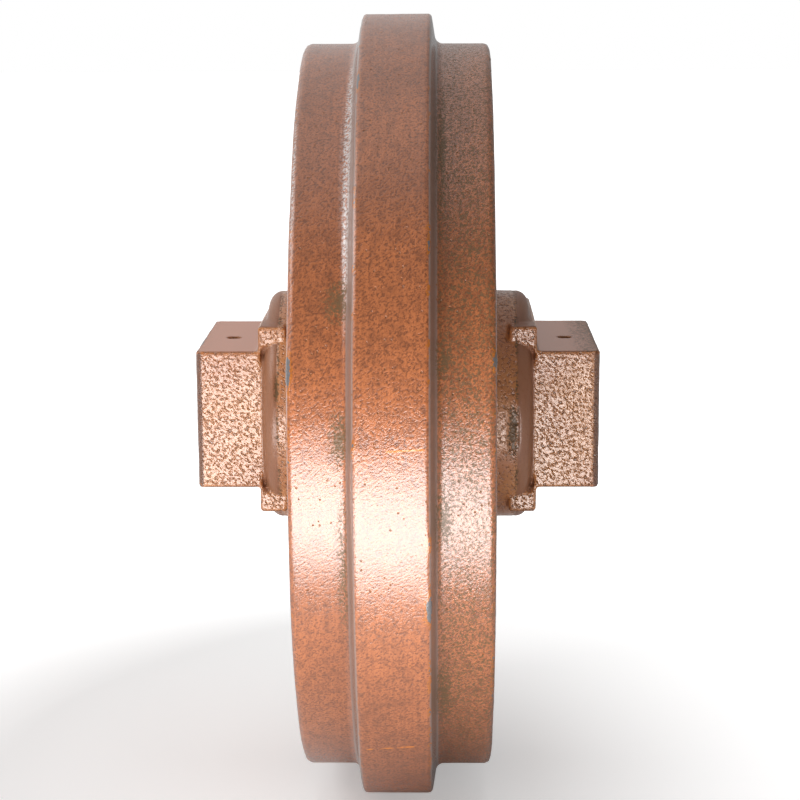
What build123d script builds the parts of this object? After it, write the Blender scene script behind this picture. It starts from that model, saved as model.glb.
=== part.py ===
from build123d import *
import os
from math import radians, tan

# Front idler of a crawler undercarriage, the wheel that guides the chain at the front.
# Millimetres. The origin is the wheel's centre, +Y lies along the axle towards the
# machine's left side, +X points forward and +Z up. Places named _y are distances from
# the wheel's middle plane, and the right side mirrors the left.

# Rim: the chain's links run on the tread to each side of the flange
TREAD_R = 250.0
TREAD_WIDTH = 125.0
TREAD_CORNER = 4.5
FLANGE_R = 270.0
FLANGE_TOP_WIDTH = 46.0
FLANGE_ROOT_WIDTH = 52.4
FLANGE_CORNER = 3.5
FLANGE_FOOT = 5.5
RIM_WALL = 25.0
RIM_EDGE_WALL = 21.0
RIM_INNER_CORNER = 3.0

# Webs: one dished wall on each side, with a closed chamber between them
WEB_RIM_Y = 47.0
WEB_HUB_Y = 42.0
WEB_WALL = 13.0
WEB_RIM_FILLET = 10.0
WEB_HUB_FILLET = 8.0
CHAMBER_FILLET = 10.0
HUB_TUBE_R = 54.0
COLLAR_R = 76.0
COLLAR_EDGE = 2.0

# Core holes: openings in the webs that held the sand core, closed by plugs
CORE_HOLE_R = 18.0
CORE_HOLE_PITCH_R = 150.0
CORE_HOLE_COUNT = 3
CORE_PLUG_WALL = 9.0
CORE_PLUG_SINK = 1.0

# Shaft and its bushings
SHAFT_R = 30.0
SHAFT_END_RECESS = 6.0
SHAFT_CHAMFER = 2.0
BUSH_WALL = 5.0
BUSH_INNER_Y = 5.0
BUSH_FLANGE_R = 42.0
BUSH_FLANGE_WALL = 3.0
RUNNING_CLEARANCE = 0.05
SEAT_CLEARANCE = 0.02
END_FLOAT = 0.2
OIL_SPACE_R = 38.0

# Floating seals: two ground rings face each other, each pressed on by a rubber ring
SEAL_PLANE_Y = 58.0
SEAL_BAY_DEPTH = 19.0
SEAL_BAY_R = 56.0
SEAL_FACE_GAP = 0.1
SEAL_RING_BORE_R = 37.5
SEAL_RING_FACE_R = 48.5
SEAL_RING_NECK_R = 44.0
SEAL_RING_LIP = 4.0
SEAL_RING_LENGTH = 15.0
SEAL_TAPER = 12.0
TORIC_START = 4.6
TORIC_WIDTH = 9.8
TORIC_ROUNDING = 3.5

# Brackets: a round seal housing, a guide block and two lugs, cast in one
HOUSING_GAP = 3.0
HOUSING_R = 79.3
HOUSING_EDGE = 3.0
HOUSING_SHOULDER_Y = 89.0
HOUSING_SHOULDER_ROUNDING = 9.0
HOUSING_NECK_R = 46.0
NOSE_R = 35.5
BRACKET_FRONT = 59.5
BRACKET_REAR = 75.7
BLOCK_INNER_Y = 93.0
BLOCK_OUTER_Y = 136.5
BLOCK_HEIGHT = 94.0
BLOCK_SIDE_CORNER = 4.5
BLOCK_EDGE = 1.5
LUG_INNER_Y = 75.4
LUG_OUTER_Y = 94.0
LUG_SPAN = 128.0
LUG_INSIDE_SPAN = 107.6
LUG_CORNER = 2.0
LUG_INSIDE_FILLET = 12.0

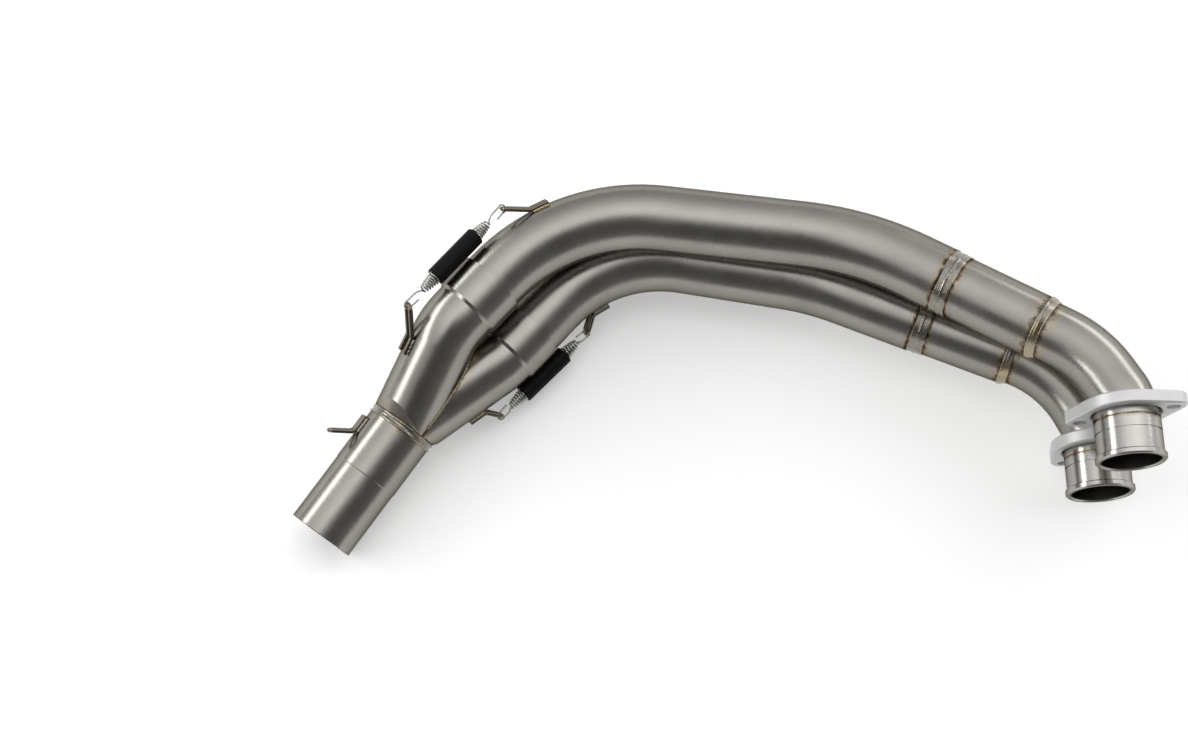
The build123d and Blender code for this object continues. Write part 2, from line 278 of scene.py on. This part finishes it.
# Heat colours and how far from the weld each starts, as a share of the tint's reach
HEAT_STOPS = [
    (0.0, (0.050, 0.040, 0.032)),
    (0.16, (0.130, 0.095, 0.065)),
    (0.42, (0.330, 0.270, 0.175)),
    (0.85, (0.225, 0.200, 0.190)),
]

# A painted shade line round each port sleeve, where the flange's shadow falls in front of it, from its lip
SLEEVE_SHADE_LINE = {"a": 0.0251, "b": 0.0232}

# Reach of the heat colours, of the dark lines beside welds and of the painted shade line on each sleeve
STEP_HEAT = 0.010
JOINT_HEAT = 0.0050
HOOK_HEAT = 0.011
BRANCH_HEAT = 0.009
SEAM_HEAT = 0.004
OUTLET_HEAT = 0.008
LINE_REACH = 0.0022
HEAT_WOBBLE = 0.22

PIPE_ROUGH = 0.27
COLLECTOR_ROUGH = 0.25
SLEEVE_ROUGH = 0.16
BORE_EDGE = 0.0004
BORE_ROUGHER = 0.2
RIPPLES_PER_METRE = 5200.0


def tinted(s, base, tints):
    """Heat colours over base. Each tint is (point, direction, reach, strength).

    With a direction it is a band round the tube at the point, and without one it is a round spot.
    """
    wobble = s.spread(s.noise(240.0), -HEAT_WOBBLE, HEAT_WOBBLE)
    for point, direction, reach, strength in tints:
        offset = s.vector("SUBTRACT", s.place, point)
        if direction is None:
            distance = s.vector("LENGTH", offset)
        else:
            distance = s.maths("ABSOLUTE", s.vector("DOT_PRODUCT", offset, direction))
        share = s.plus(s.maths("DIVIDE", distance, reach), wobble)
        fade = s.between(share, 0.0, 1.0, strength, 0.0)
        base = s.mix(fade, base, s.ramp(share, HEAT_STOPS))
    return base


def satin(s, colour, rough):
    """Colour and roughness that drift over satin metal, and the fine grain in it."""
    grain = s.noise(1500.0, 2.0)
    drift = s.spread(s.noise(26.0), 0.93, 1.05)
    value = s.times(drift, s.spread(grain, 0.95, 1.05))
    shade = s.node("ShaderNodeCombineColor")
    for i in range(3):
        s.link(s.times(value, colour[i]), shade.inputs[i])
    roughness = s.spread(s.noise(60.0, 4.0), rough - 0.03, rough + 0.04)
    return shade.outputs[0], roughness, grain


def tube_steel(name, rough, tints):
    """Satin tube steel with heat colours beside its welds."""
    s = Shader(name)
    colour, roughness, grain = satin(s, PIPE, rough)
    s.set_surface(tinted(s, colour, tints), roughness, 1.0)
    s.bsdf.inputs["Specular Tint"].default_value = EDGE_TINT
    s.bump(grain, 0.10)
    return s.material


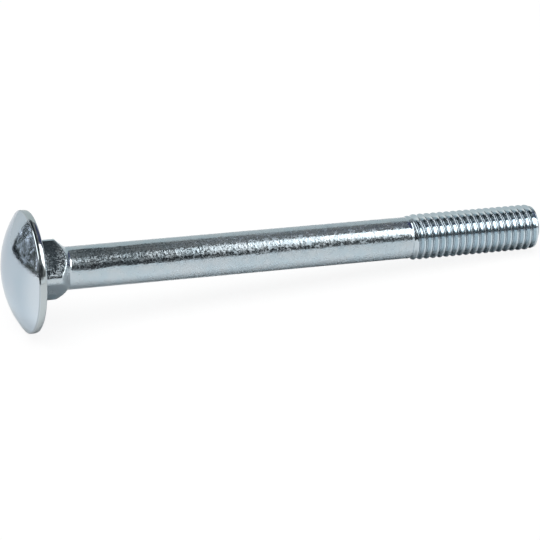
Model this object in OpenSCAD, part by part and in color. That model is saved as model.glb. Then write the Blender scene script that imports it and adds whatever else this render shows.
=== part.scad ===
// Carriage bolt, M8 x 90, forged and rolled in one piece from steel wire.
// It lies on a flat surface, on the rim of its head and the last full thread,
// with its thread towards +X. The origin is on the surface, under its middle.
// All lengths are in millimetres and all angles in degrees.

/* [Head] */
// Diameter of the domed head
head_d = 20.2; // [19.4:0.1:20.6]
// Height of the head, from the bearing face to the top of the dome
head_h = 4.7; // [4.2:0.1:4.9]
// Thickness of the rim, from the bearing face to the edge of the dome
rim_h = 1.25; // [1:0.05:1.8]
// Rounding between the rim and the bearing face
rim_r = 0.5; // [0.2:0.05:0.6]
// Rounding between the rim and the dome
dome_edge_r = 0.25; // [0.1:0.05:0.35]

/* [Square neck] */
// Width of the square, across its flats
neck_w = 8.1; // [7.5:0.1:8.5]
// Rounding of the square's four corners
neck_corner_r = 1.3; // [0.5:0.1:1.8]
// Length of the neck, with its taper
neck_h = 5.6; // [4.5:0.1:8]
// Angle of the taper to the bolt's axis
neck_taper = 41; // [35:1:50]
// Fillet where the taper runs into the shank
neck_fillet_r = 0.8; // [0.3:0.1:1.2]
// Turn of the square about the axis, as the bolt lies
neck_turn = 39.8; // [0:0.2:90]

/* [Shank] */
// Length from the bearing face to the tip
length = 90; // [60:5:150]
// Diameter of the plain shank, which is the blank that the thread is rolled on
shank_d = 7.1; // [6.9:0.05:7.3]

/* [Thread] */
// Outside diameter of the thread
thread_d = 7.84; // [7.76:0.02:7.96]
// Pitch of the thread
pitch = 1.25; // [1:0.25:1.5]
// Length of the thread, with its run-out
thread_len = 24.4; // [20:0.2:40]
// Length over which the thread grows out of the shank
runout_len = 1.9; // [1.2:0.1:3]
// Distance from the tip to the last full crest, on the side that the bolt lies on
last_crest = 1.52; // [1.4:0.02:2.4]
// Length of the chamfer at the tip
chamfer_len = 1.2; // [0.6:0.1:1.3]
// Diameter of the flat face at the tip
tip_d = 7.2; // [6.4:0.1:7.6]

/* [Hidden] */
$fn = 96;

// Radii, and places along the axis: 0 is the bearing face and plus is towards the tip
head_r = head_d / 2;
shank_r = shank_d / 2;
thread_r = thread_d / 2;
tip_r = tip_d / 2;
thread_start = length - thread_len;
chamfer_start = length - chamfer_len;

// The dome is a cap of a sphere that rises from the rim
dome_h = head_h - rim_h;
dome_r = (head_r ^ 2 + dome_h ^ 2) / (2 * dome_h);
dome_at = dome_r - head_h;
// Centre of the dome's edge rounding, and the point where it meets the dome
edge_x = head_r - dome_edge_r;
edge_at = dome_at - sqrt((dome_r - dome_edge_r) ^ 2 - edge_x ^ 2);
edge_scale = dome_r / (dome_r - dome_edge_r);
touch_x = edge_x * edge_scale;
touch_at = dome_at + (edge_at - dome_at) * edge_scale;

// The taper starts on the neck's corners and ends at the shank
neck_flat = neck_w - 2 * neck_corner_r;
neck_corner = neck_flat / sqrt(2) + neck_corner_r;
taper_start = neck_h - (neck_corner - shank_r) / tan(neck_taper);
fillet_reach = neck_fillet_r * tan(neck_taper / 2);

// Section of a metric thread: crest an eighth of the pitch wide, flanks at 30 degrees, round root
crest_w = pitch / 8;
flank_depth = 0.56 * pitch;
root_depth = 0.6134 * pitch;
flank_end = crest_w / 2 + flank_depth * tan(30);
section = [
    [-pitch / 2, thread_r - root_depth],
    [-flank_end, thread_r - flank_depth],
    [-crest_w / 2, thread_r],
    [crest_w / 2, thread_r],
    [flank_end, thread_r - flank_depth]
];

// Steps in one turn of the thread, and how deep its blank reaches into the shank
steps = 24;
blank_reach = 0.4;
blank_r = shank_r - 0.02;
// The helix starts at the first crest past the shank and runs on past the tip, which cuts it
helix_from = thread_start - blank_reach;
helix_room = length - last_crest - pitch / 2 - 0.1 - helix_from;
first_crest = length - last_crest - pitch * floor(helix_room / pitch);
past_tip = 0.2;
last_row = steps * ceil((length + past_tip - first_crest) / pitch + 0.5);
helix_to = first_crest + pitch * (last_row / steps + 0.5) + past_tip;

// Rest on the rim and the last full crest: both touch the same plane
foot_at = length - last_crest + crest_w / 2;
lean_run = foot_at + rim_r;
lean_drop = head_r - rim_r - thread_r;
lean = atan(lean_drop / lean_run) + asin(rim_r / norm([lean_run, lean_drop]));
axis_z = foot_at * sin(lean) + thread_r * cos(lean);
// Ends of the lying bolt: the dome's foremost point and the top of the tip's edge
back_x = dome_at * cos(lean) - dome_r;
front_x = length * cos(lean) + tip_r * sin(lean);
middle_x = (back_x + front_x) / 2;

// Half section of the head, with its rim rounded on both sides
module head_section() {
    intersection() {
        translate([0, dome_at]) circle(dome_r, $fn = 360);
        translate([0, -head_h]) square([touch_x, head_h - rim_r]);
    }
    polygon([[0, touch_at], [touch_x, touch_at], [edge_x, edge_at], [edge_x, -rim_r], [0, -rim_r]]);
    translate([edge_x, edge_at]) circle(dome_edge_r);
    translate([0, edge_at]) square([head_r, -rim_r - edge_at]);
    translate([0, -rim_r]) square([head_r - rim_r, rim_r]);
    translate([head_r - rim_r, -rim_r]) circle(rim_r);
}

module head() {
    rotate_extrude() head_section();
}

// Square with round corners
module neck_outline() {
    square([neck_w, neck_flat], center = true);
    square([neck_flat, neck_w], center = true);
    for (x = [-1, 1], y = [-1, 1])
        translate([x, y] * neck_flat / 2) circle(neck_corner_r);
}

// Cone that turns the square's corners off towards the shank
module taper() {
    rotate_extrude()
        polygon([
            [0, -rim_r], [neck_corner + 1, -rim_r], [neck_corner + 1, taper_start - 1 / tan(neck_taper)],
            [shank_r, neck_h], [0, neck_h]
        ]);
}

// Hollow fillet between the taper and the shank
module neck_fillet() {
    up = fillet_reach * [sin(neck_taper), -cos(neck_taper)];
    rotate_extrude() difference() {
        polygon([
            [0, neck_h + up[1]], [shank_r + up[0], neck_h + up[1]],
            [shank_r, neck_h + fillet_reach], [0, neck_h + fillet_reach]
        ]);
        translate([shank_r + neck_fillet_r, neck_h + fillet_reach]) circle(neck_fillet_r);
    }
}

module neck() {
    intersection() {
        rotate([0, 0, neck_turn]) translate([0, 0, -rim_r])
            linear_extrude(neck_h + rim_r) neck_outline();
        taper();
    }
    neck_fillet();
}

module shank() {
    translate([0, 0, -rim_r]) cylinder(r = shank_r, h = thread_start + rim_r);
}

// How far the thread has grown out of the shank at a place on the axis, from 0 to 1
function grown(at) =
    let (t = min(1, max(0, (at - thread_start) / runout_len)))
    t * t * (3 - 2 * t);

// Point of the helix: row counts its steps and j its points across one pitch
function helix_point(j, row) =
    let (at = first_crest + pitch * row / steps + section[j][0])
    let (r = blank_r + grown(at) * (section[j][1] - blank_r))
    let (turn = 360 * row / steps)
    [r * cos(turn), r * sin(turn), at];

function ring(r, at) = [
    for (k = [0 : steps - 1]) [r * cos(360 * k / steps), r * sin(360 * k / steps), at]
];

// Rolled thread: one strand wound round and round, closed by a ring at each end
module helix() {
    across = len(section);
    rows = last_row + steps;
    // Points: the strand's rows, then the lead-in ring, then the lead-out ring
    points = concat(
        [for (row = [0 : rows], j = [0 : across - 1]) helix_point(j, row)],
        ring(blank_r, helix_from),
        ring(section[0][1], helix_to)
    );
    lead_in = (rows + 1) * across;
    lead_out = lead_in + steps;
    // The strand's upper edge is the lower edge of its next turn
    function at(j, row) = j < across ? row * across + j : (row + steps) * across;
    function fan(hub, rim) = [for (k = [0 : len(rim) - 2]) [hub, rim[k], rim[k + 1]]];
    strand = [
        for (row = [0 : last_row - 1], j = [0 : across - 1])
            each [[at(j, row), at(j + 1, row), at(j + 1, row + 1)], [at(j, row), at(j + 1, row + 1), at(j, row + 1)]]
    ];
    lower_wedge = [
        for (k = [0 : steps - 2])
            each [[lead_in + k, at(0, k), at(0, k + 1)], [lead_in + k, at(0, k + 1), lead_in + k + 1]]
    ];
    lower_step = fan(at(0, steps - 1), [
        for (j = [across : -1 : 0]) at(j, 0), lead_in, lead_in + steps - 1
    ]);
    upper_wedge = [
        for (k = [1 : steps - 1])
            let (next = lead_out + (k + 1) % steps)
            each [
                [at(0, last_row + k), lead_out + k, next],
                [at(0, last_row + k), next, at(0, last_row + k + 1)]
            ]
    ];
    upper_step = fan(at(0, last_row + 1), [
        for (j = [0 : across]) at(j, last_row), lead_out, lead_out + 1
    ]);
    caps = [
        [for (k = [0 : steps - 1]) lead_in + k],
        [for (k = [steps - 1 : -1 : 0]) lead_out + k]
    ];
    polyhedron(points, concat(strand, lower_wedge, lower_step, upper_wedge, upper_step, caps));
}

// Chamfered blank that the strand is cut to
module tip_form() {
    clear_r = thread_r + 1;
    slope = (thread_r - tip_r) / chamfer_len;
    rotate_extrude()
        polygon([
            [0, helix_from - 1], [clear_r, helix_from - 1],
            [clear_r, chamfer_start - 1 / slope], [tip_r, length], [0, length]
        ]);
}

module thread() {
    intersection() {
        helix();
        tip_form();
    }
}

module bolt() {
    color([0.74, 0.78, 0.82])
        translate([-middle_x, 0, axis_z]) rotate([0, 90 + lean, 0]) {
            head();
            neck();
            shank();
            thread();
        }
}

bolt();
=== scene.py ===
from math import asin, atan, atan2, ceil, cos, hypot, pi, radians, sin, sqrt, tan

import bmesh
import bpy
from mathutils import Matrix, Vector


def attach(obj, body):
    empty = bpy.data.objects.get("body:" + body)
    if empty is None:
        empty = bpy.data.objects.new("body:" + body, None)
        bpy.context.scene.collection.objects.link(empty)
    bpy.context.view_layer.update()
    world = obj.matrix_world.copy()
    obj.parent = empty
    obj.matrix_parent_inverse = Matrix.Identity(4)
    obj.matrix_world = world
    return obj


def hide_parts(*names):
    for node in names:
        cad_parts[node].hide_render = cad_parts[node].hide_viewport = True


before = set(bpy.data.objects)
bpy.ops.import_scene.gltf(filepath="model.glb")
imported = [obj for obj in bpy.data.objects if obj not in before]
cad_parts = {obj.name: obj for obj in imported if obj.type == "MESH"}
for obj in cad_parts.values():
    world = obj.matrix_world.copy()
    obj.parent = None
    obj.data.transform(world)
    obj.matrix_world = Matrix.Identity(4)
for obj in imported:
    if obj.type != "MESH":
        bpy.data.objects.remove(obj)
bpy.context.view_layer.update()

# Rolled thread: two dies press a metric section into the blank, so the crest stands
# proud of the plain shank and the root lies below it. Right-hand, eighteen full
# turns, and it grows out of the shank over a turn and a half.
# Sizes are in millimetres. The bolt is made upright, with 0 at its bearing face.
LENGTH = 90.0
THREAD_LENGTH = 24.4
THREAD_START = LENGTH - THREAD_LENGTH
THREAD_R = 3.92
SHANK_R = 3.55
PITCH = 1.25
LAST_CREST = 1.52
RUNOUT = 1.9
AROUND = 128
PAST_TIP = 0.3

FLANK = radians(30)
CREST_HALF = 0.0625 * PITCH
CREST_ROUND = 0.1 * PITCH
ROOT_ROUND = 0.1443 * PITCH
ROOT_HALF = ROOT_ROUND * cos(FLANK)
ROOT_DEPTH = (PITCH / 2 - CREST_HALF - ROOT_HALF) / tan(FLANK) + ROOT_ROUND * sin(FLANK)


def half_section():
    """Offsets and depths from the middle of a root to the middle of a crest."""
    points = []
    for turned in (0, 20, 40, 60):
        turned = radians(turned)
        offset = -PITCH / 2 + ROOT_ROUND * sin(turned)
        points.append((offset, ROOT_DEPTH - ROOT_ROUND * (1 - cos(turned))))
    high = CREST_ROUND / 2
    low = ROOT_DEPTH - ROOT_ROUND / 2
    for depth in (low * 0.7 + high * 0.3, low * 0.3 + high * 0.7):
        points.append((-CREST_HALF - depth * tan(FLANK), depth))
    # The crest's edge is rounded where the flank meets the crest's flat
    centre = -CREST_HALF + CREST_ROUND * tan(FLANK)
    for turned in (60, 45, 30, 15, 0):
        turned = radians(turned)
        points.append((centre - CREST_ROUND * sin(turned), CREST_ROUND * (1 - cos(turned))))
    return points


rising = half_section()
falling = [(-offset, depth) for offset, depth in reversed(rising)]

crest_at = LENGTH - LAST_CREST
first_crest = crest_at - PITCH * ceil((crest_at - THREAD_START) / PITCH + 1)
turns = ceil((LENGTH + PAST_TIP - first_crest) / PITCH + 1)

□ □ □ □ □

**What you should do**
Give again the lines from the one with "The build123d and" to the one with "direction, reach, strength).", both lines included, exactly and with no other line.

**Output below**
The build123d and Blender code for this object continues. Write part 2, from line 278 of scene.py on. This part finishes it.
# Heat colours and how far from the weld each starts, as a share of the tint's reach
HEAT_STOPS = [
    (0.0, (0.050, 0.040, 0.032)),
    (0.16, (0.130, 0.095, 0.065)),
    (0.42, (0.330, 0.270, 0.175)),
    (0.85, (0.225, 0.200, 0.190)),
]

# A painted shade line round each port sleeve, where the flange's shadow falls in front of it, from its lip
SLEEVE_SHADE_LINE = {"a": 0.0251, "b": 0.0232}

# Reach of the heat colours, of the dark lines beside welds and of the painted shade line on each sleeve
STEP_HEAT = 0.010
JOINT_HEAT = 0.0050
HOOK_HEAT = 0.011
BRANCH_HEAT = 0.009
SEAM_HEAT = 0.004
OUTLET_HEAT = 0.008
LINE_REACH = 0.0022
HEAT_WOBBLE = 0.22

PIPE_ROUGH = 0.27
COLLECTOR_ROUGH = 0.25
SLEEVE_ROUGH = 0.16
BORE_EDGE = 0.0004
BORE_ROUGHER = 0.2
RIPPLES_PER_METRE = 5200.0


def tinted(s, base, tints):
    """Heat colours over base. Each tint is (point, direction, reach, strength).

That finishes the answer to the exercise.